Keanini warns, "This particular attack could be really lucrative for mercenaries. Being able to go to the black market and sell the capability to break the SecureID infrastructure will be worth a lot of money for a reasonably big time window."
Two-factor authentication is a preferred method of providing stronger security than is provided by a username and password alone. One of the most common methods of two-factor authentication is to use a key fob or token which provides a randomized code you must enter in addition to the username and password in order to authenticate and gain access to the site or application.
RSA is a leading provider of two-factor authentication solutions, and its key fobs and tokens are virtually ubiquitous. With millions of customers relying on RSA to provide additional security and protect accounts from unauthorized access, it is troubling that malicious hackers may now possess the keys to circumvent that protection.
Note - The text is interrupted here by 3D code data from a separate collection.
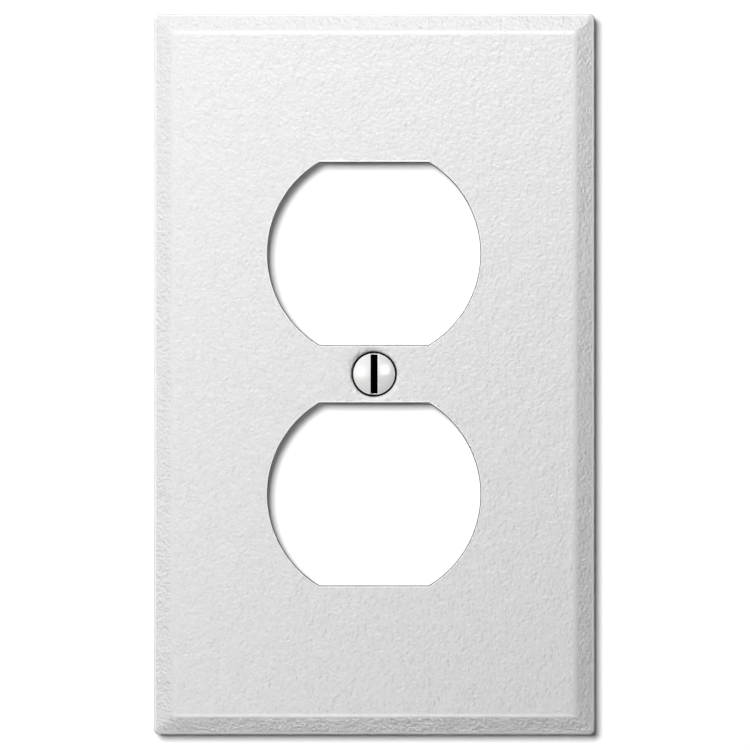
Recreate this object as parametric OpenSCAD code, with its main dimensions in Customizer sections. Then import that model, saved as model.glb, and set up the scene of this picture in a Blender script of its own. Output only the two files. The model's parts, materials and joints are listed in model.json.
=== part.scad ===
// Duplex outlet cover plate, one gang, pressed from sheet steel, with its oval-head screw.
// The plate stands upright as it does on a wall: X is its width, +Z is up and the room is towards -Y.
// The origin is on the screw's axis, in the plane where the plate's rim meets the wall.
// Millimetres throughout.

/* [Plate] */
// Width of the plate over its rim
plate_w = 69.85; // [60:0.05:90]
// Height of the plate over its rim
plate_h = 114.3; // [100:0.1:140]
// Depth from the wall to the flat face
plate_d = 5.6; // [5:0.1:8]
// Thickness of the steel sheet
sheet_t = 0.8; // [0.6:0.05:1]
// Radius of the four upright corners, seen from the front
corner_r = 0.8; // [0.3:0.1:2]

/* [Bevelled border] */
// Width of the bevel, seen from the front
bevel_w = 3.1; // [2:0.1:5]
// Depth that the bevel falls from the face to the rim
bevel_d = 1.9; // [1.2:0.1:3.5]
// Outside radius of the bend between the face and the bevel
crest_r = 2.0; // [0.9:0.1:3]
// Outside radius of the bend between the bevel and the rim
arris_r = 0.6; // [0.2:0.1:1]

/* [Outlet openings] */
// Width of an opening, across its round sides
opening_dia = 33.9; // [30:0.1:36]
// Height of an opening, between its flats
opening_flats = 29.1; // [26:0.1:32]
// Distance between the centres of the two openings
opening_pitch = 38.1; // [37:0.1:40]

/* [Screw recess] */
// Inside radius of the pressed recess round the screw's head
recess_r = 3.56; // [3.5:0.02:4]
// Depth of the recess's upright wall below the face
recess_d = 0.7; // [0.5:0.05:0.9]
// Radius of the rolled lip where the face turns into the recess
lip_r = 0.5; // [0.3:0.05:0.8]
// Radius of the screw's clearance hole
hole_r = 2.0; // [1.9:0.05:2.4]
// Length of the pierced wall of the clearance hole
hole_wall = 0.5; // [0.3:0.1:0.8]

/* [Screw] */
// Radius of the head at its rim
head_r = 3.3; // [3.2:0.02:3.4]
// Height of the domed top above the rim
dome_h = 1.2; // [0.8:0.1:1.5]
// Height of the upright land at the head's rim
land_h = 0.15; // [0.1:0.05:0.3]
// Depth of the head's rim below the plate's face
rim_sink = 0.1; // [0:0.05:0.2]
// Included angle of the countersunk head
head_angle = 82; // [78:1:90]
// Width of the driver slot
slot_w = 1.1; // [0.8:0.05:1.2]
// Height of the slot's floor above the head's rim
slot_floor = 0.15; // [0:0.05:0.4]
// Length of the screw from the head's rim to its tip
screw_len = 12.7; // [9:0.1:20]
// Outside radius of the thread, for a No. 6-32 screw
thread_r = 1.7525; // [1.6:0.0005:1.9]
// Radius of the plain neck under the head
neck_r = 1.5; // [1.3:0.05:1.6]
// Length of the plain neck under the head
neck_len = 1.1; // [0.8:0.1:1.5]
// Length of the chamfer at the tip
tip_chamfer = 0.5; // [0.3:0.1:0.8]

/* [Hidden] */
$fn = 96;

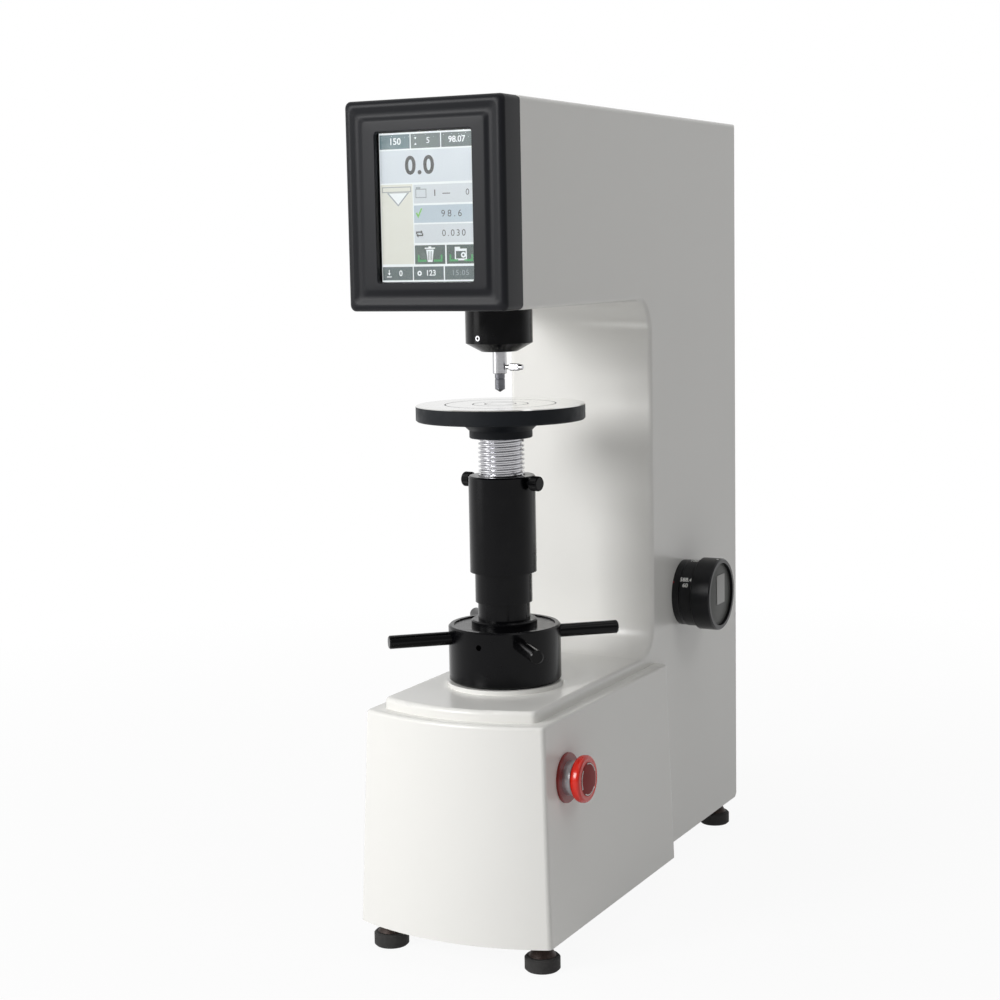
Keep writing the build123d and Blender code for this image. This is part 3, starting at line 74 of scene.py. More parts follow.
# %% The camera
CAMERA_YAW, CAMERA_PITCH, CAMERA_ROLL = 27.31, 7.37, -1.09
CAMERA_PLACE = at(781.3, -1517.35, 612.72)
SENSOR_WIDTH, LENS_LENGTH = 36.0, 69.69
camera_data = bpy.data.cameras.new("camera")
camera_data.sensor_width = SENSOR_WIDTH
camera_data.lens = LENS_LENGTH
camera = bpy.data.objects.new("camera", camera_data)
camera.location = CAMERA_PLACE
turns = (
    Matrix.Rotation(radians(CAMERA_YAW), 4, "Z")
    @ Matrix.Rotation(radians(90 - CAMERA_PITCH), 4, "X")
    @ Matrix.Rotation(radians(CAMERA_ROLL), 4, "Z")
)
camera.rotation_euler = turns.to_euler()
bpy.context.scene.collection.objects.link(camera)
bpy.context.scene.camera = camera
bpy.context.scene.view_settings.view_transform = "Standard"
print("camera at", [round(value, 3) for value in camera.location])

# %% [markdown]
# A material is a small network of nodes. These three helpers are all that the finishes below need: one
# turns a hex colour, as a paint chart gives it, into the linear values that a renderer works with, one
# starts a material, and one adds a node together with its settings and its links.

# %% Helpers for materials
def linear(hex_colour):
    """Linear red, green, blue and alpha of an sRGB hex colour."""
    values = [int(hex_colour[place:place + 2], 16) / 255 for place in (0, 2, 4)]
    return [v / 12.92 if v <= 0.04045 else ((v + 0.055) / 1.055) ** 2.4 for v in values] + [1.0]


def new_material(name, colour, roughness, metallic=0.0):
    """A material with its node tree and its surface shader."""
    material = bpy.data.materials.new(name)
    material.use_nodes = True
    surface = material.node_tree.nodes["Principled BSDF"]
    surface.inputs["Base Color"].default_value = linear(colour)
    surface.inputs["Roughness"].default_value = roughness
    surface.inputs["Metallic"].default_value = metallic
    return material, material.node_tree, surface


def add_node(tree, kind, settings=None, links=None):
    """A shader node with its values set and its inputs linked, both by name."""
    node = tree.nodes.new(kind)
    for name, value in (settings or {}).items():
        if name in node.inputs:
            node.inputs[name].default_value = value
        else:
            setattr(node, name, value)
    for name, source in (links or {}).items():
        tree.links.new(source, node.inputs[name])
    return node


# %% [markdown]
# The frame is a filled and sanded iron casting, sprayed with gloss enamel. Sprayed enamel isn't flat: it
# has a soft orange peel a few millimetres wide, and the filler under it leaves slow waves that bend the
# reflections. Only the orange peel is drawn, as a bump; the colour itself drifts only a little.

# %% Gloss enamel
def grain(tree, size, detail=2.0, stretch=(1.0, 1.0, 1.0)):
    """Noise whose lumps are about size millimetres across, on the piece's own coordinates."""
    place = add_node(tree, "ShaderNodeTexCoord")
    scaled = add_node(tree, "ShaderNodeMapping", {"Scale": stretch}, {"Vector": place.outputs["Object"]})
    settings = {"Scale": 1 / (size * MM), "Detail": detail}
    return add_node(tree, "ShaderNodeTexNoise", settings, {"Vector": scaled.outputs["Vector"]})


def tint(tree, surface, factor, first, second):
    """Mix two hex colours by a factor and use the result as the surface's colour."""
    colours = {"Color1": linear(first), "Color2": linear(second)}
    mix = add_node(tree, "ShaderNodeMixRGB", colours, {"Fac": factor})
    tree.links.new(mix.outputs["Color"], surface.inputs["Base Color"])
    return mix


def spread(tree, source, low, high, to_low, to_high):
    """Map a range of a texture's values to another range."""
    settings = {"From Min": low, "From Max": high, "To Min": to_low, "To Max": to_high}
    return add_node(tree, "ShaderNodeMapRange", settings, {"Value": source})


def emboss(tree, surface, height, depth, strength=1.0, under=None):
    """Turn a texture's height into a bump depth millimetres deep, on top of another bump."""
    links = {"Height": height}
    if under:
        links["Normal"] = under.outputs["Normal"]
    bump = add_node(tree, "ShaderNodeBump", {"Strength": strength, "Distance": depth * MM}, links)
    tree.links.new(bump.outputs["Normal"], surface.inputs["Normal"])
    return bump


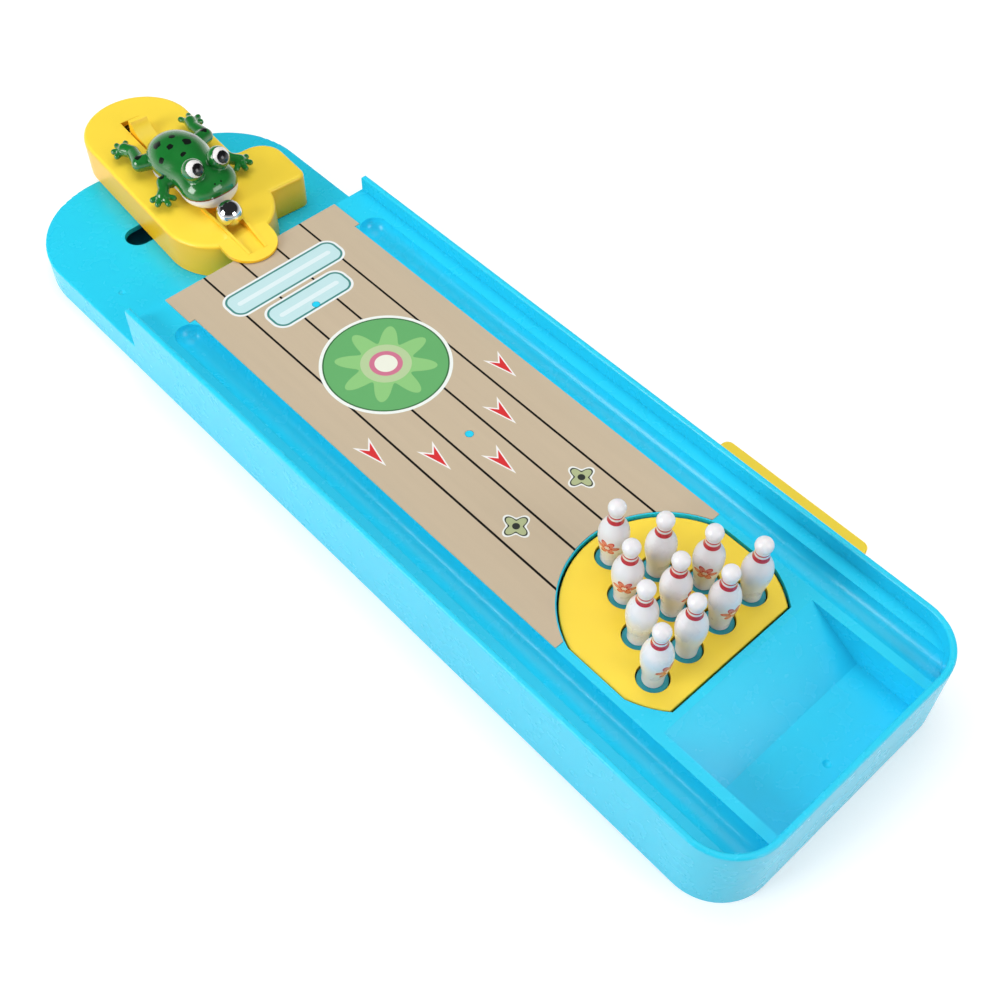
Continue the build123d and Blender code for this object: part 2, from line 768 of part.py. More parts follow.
with BuildPart() as launcher_body:
    extrude(launcher_plan(0, launcher_bottom), amount=launcher_height)
    fillet(launcher_body.edges().group_by(Axis.Z)[-1], launcher_edge_radius)
    add(launcher_cavity.part, mode=Mode.SUBTRACT)
    # Tongue, sloping down from the body's top to its tip
    with BuildSketch(launcher_plane.offset(tongue_bottom)):
        with Locations((0, tongue_centre)):
            Circle(tongue_radius)
        with Locations((0, (tongue_slope_start + tongue_centre) / 2)):
            Rectangle(2 * tongue_radius, tongue_centre - tongue_slope_start)
    extrude(amount=launcher_top - tongue_bottom)
    with BuildSketch(launcher_side):
        with BuildLine():
            Polyline(
                (tongue_slope_start, launcher_top),
                (tongue_tip, tongue_tip_top),
                (tongue_tip + cut_overrun, tongue_tip_top),
                (tongue_tip + cut_overrun, launcher_top + cut_overrun),
                (tongue_slope_start, launcher_top + cut_overrun),
                (tongue_slope_start, launcher_top),
            )
        make_face()
    extrude(amount=tongue_radius, both=True, mode=Mode.SUBTRACT)
    add(channel_ribs.part)
    add(channel_cut.part, mode=Mode.SUBTRACT)
    # Slot that the striker's neck runs in
    slide_slot_front = neck_front + slide_gap
    with BuildSketch(launcher_plane.offset(launcher_ceiling)):
        with Locations((0, (slide_slot_back + slide_slot_front) / 2)):
            Rectangle(2 * slide_slot_half_width, slide_slot_front - slide_slot_back)
    extrude(amount=launcher_wall + cut_overrun, mode=Mode.SUBTRACT)
    with BuildSketch(launcher_plane.offset(base_top)):
        with Locations(*launcher_bosses):
            Circle(screw_shank_radius + screw_clearance)
    extrude(amount=screw_length - base_thickness + screw_clearance, mode=Mode.SUBTRACT)
finish(launcher_body.part, "launcher_body")

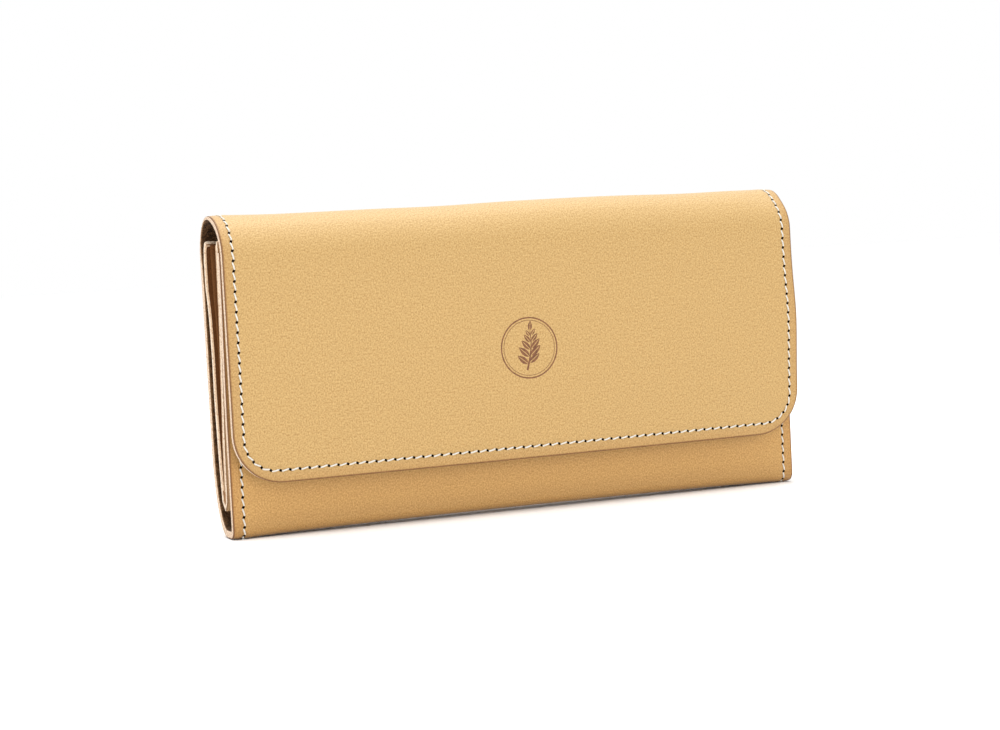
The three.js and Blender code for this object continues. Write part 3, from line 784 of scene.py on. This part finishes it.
# Along a stitch: the share of its length, its depth below the grain, and its share of THREAD_R.
STITCH_STEPS = (0.0, 0.06, 0.18, 0.35, 0.5, 0.65, 0.82, 0.94, 1.0)
STITCH_DEPTHS = (0.34, 0.06, -0.12, -0.21, -0.23, -0.21, -0.12, 0.06, 0.34)
STITCH_SIZES = (0.70, 0.88, 1.0, 1.0, 1.0, 1.0, 1.0, 0.88, 0.70)
THREAD_R = 0.24
STITCH_SLANT = -0.30  # how far aside of the seam a stitch ends
HOLE_GAP = 0.36  # between a hole's middle and the stitch
HOLE_TURN = 30  # degrees from the seam's direction
HOLE_RADII = (0.60, 0.42)
HOLE_RINGS = ((0.06, 1.0), (-0.045, 0.95), (-0.03, 0.0))  # depth and share of the radii
HOLE_SIDES = 12
RING = 8  # sides of a thread


def add_stitch(mesh, seam, s, pitch):
    """One slanting stitch, from just past a hole to just short of the next."""
    points, faces, rest = mesh
    base = len(points)
    length = pitch - 2 * HOLE_GAP
    centres, normals = [], []
    for t, depth in zip(STITCH_STEPS, STITCH_DEPTHS):
        at = s + HOLE_GAP + length * t
        aside = STITCH_SLANT * (2 * t - 1)
        centre = seam_point(seam, at, aside, depth)
        centres.append(centre)
        normals.append(seam_point(seam, at, aside, depth - 0.2) - centre)
    centres, normals = np.array(centres), np.array(normals)
    tangents = np.gradient(centres, axis=0)
    for k, size in enumerate(STITCH_SIZES):
        tangent = tangents[k] / np.linalg.norm(tangents[k])
        side = np.cross(tangent, normals[k])
        side /= np.linalg.norm(side)
        lift = np.cross(side, tangent)
        for j in range(RING):
            a = 2 * math.pi * j / RING
            reach = side * math.cos(a) * 1.08 + lift * math.sin(a) * 0.92
            points.append(centres[k] + reach * THREAD_R * size)
            rest.append((s + length * STITCH_STEPS[k], j * 0.4, 0.0))
    for k in range(len(STITCH_SIZES) - 1):
        for j in range(RING):
            a, b = base + k * RING + j, base + k * RING + (j + 1) % RING
            faces.append((a, b, b + RING, a + RING))
    faces.append(tuple(base + j for j in range(RING - 1, -1, -1)))
    last = base + (len(STITCH_SIZES) - 1) * RING
    faces.append(tuple(last + j for j in range(RING)))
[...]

In the open letter, Art Coviello expresses cautious optimism that there is no immediate threat, but warns customers to take action in other areas to strengthen security should there be a compromise of the SecurID tokens. "While at this time we are confident that the information extracted does not enable a successful direct attack on any of our RSA SecurID customers, this information could potentially be used to reduce the effectiveness of a current two-factor authentication implementation as part of a broader attack."
nCircle's Keanini also speculates that there may be other motivations for the disclosure from RSA. "You also have to wonder if this was disclosed because there might be an HBGary-like disclosure lurking in the background. It happened a while back and it is possible that RSA had to disclose this before it was disclosed for them."
Regardless of the reason for--or timing of--the RSA disclosure, the RSA hack demonstrates why APTs are a growing security concern. Attackers with the skill to bypass network security controls, and the patience to do so over time to avoid overtly suspicious activity that might lead to detection, can eventually achieve major network breaches and data compromise.